Longi Solar Technology Ltd’s (隆基樂葉光伏科技) announcement follows the US President Donald Trump administration’s Jan. 24 decision to impose an extra 30 percent duty on imported solar modules.
An Indian regulator said it is considering a “safeguard tariff” of 70 percent on solar panels from China and Malaysia.
Chinese manufacturers dominate global solar panel production. Their explosive growth has helped to propel adoption of renewable energy by driving down costs, but the US, Europe, India and others complain unfairly low-priced exports hurt their manufacturers and threaten thousands of jobs.
The US, Europe and other non-Chinese markets account for only 10 percent of Longi’s sales, according to its strategy director Max Xia (夏愛民).
However, he said Longi this year wants to promote global sales of its latest technology.
“We think sooner or later anti-dumping and trade protection will be happening in several countries,” Xia said at a news conference. “This is why we choose to do the investment in Malaysia and also in India, because we don’t know when and where it will happen, this kind of anti-dumping. So we prepare to counter it.”
Xia’s comment represented an unusually explicit statement by the Chinese industry that it is moving production to avoid trade controls. Other Chinese producers have set up factories in India and Southeast Asia, but usually say they are getting closer to customers or taking advantage of local talent and supply chains.

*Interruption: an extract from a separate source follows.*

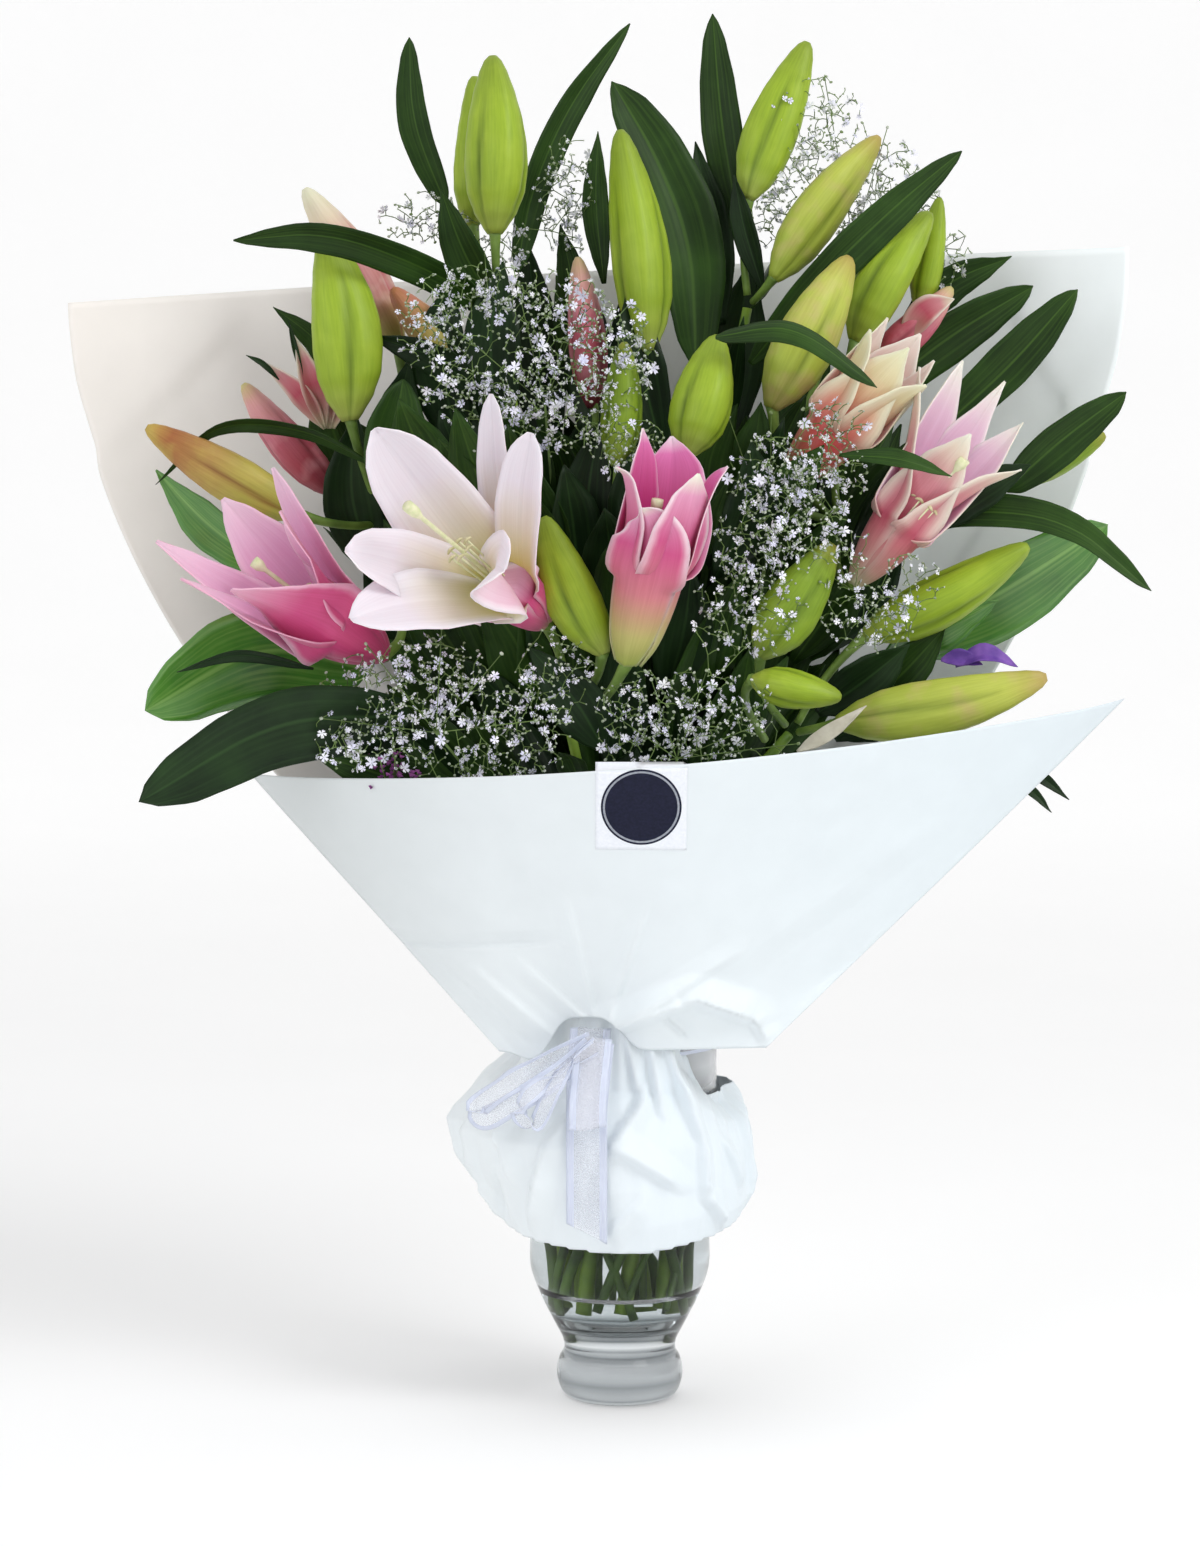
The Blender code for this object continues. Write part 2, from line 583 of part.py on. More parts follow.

That migration has complicated efforts by the US, the EU and other governments to control imports from China.
Some Chinese solar manufacturers responded to earlier US and European trade measures by supplying those markets from factories outside China, avoiding higher tariffs and quotas on Chinese-made products.
Longi already has a solar module factory in Andhra Pradesh, India.
The latest investment would double production there, the company said.